Mr Cooper says it is important to consider the implications of moving Mr Qengque's pension overseas should he choose to return to his country of origin in the future.
"If Sisanda retires to South Africa, he can transfer his UK pension into a qualifying recognised overseas pension scheme – known technically as a Qrops – either in South Africa or a neutral jurisdiction such as Guernsey. However, Sisanda should seek specialist pension advice at the time as this is a complex area."
Insurance and wills
Kevin Morgan, the managing director of Hertfordshire-based Concilium Financial Planning, says a number of organisations support up-and-coming musicians by providing offers on specialist insurance. "I would encourage Sisanda to join the Association of Independent Music (AIM). AIM provides a collective voice for the UK's independent music industry as well as access to specialist insurers and can be found on musicindie.com," says Mr Morgan. "Membership is just over £100 per year and will provide valuable guidance. It also produces a guidebook to individuals starting up a record label which is free to members."

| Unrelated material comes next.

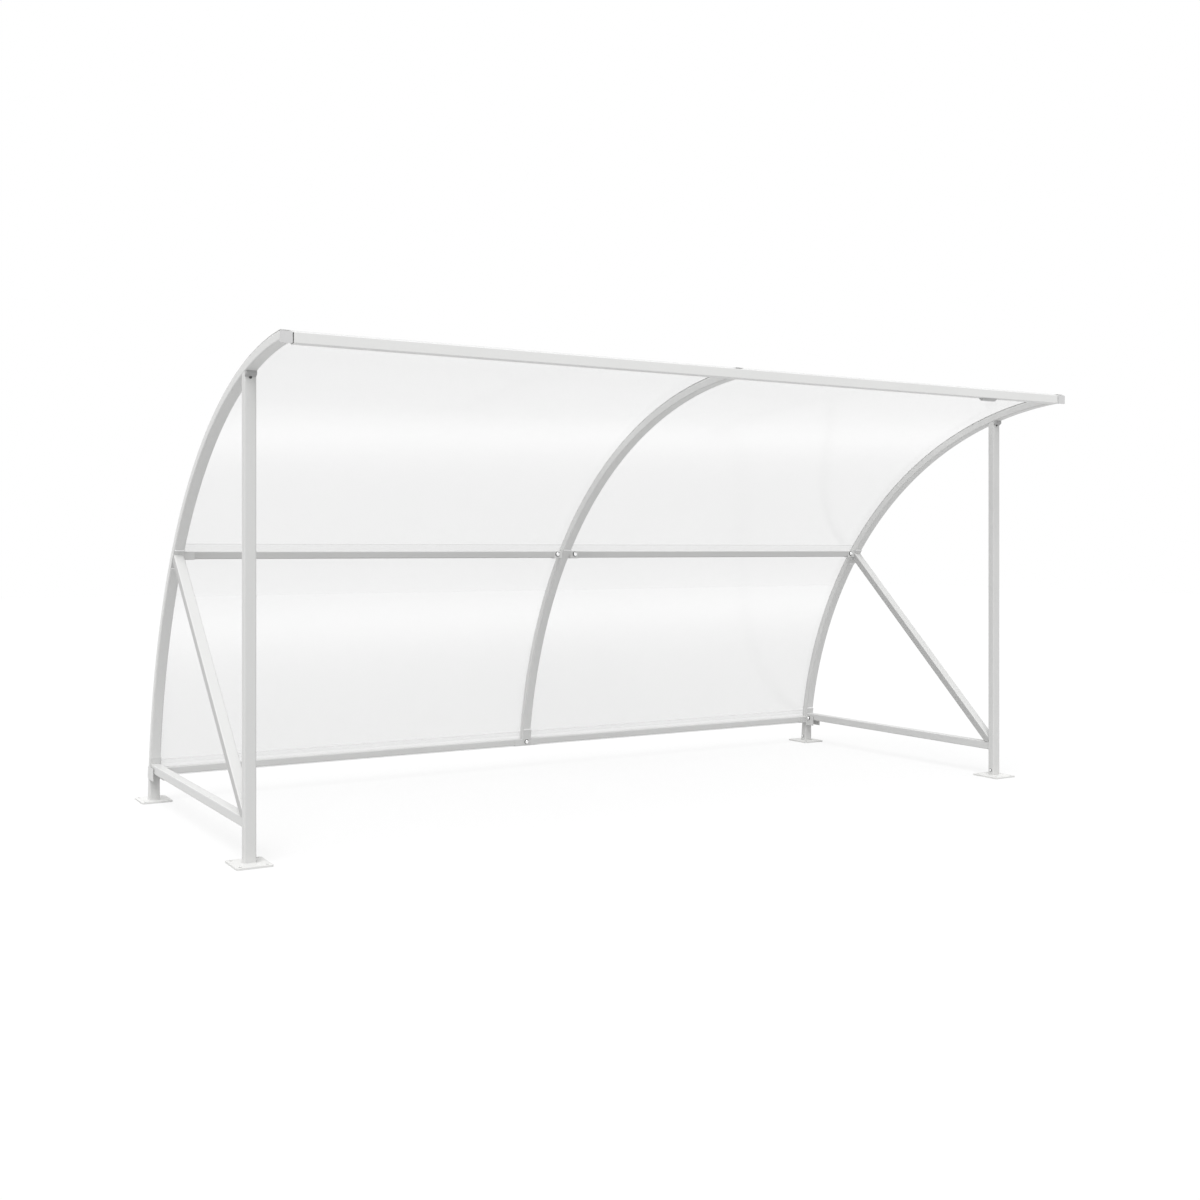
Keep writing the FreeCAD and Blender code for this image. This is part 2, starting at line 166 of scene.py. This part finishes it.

Mr Morgan recommends that Mr Qengque consider some protection products geared towards business owners such as professional indemnity insurance, which provides cover for claims brought against a business owner due to professional negligence. Liability insurance is another product he says he may wish to think about as well as insurance against accidental damage to his working premises.
And while death is not usually the top of the agenda, preparing a will while still young and updating it periodically can avoid unpleasant situations of asset redistribution after unexpected events. Mr Churchouse says that, as a musician, Mr Qengque should consider the financial value of his creative endeavours.
"If Sisanda is going to be producing music, he may well create some intellectual property rights which will potentially have a monetary value," saysMr Churchouse. "He should consider the value of this and make a will to pass it on as he would want in the event of his death. If the business builds in value he would also want to pass this on to his beneficiaries."